Common questions about the COGS formula

The basic COGS formula is: COGS = Beginning Inventory + Purchases − Ending Inventory. Beginning inventory is what you had at the start of the period; add all purchases (including freight-in); subtract ending inventory (what's left unsold). The result is the cost of the goods you actually sold.

COGS includes direct costs to produce or acquire products: purchase price, raw materials, direct labor, manufacturing overhead, and inbound shipping (freight-in). It excludes marketing, rent, salaries, outbound shipping to customers, and other operating expenses.

COGS is the direct cost of the products sold. Gross profit = Revenue − COGS. Gross margin is gross profit as a percentage of revenue: ((Revenue − COGS) ÷ Revenue) × 100. COGS is the input; gross profit and margin are the outputs.
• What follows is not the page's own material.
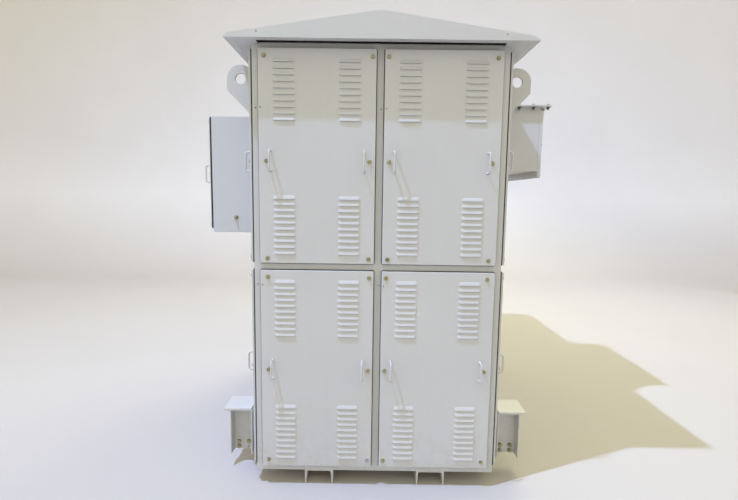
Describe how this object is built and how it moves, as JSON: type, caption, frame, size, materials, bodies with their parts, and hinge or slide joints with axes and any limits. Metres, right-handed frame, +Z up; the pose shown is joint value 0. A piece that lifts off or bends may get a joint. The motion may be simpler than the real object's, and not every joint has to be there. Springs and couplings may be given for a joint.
{
  "type": "power transformer",
  "caption": "Dry-type power transformer in a louvred outdoor sheet-steel enclosure with gable canopy, lifting lugs, jacking brackets, terminal box and cable box.",
  "frame": {"origin": "on the ground under the middle of the whole outline", "axes": "+Z up, the louvred front with the covers faces -Y, the cable box is on +X"},
  "size_m": [2.113, 2.14, 2.387],
  "materials": {
    "sheet_steel": "satin light grey paint",
    "frame_steel": "satin light grey paint",
    "structural_steel": "satin light grey paint",
    "gasket_rubber": "matt black rubber strip",
    "plated_fasteners": "yellow zinc plate"
  },
  "bodies": {
    "root": {"cable_box": "sheet_steel", "cable_box_cover": "sheet_steel", "cable_box_lid": "sheet_steel", "floor_plate": "frame_steel", "front_left_jacking_bar": "structural_steel", "front_left_jacking_bracket": "structural_steel", "front_left_lifting_lug": "structural_steel", "front_lower_left_cover": "sheet_steel", "front_lower_right_cover": "sheet_steel", "front_right_jacking_bar": "structural_steel", "front_right_jacking_bracket": "structural_steel", "front_right_lifting_lug": "structural_steel", "front_upper_left_cover": "sheet_steel", "front_upper_right_cover": "sheet_steel", "left_lower_front_cover": "sheet_steel", "left_lower_middle_cover": "sheet_steel", "left_lower_rear_cover": "sheet_steel", "left_skid": "structural_steel", "left_upper_front_cover": "sheet_steel", "left_upper_middle_cover": "sheet_steel", "left_upper_rear_cover": "sheet_steel", "front_frame": "frame_steel", "rear_frame": "frame_steel", "left_side_frame": "frame_steel", "right_side_frame": "frame_steel", "rear_left_jacking_bar": "structural_steel", "rear_left_jacking_bracket": "structural_steel", "rear_left_lifting_lug": "structural_steel", "rear_lower_left_cover": "sheet_steel", "rear_lower_right_cover": "sheet_steel", "rear_right_jacking_bar": "structural_steel", "rear_right_jacking_bracket": "structural_steel", "rear_right_lifting_lug": "structural_steel", "rear_upper_left_cover": "sheet_steel", "rear_upper_right_cover": "sheet_steel", "right_lower_front_cover": "sheet_steel", "right_lower_middle_cover": "sheet_steel", "right_lower_rear_cover": "sheet_steel", "right_skid": "structural_steel", "right_upper_front_cover": "sheet_steel", "right_upper_middle_cover": "sheet_steel", "right_upper_rear_cover": "sheet_steel", "roof_canopy": "sheet_steel", "terminal_box": "sheet_steel", "terminal_box_cover": "sheet_steel"}
  },
  "joints": []
}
For a single product: COGS per unit = Cost to acquire or make one unit (including inbound shipping, packaging if direct). Total COGS for that product = COGS per unit × Units sold. Use the same cost method (FIFO, LIFO, or weighted average) consistently.

Inbound shipping (getting inventory to your warehouse) is typically included in COGS. Outbound shipping to customers is usually a selling expense, not COGS. Check your accounting policy and stick to it for consistency.

Many businesses calculate COGS monthly for management reporting and at least quarterly/annually for financial statements. Ecommerce with high volume benefits from real-time or daily COGS tracking for pricing and profitability decisions.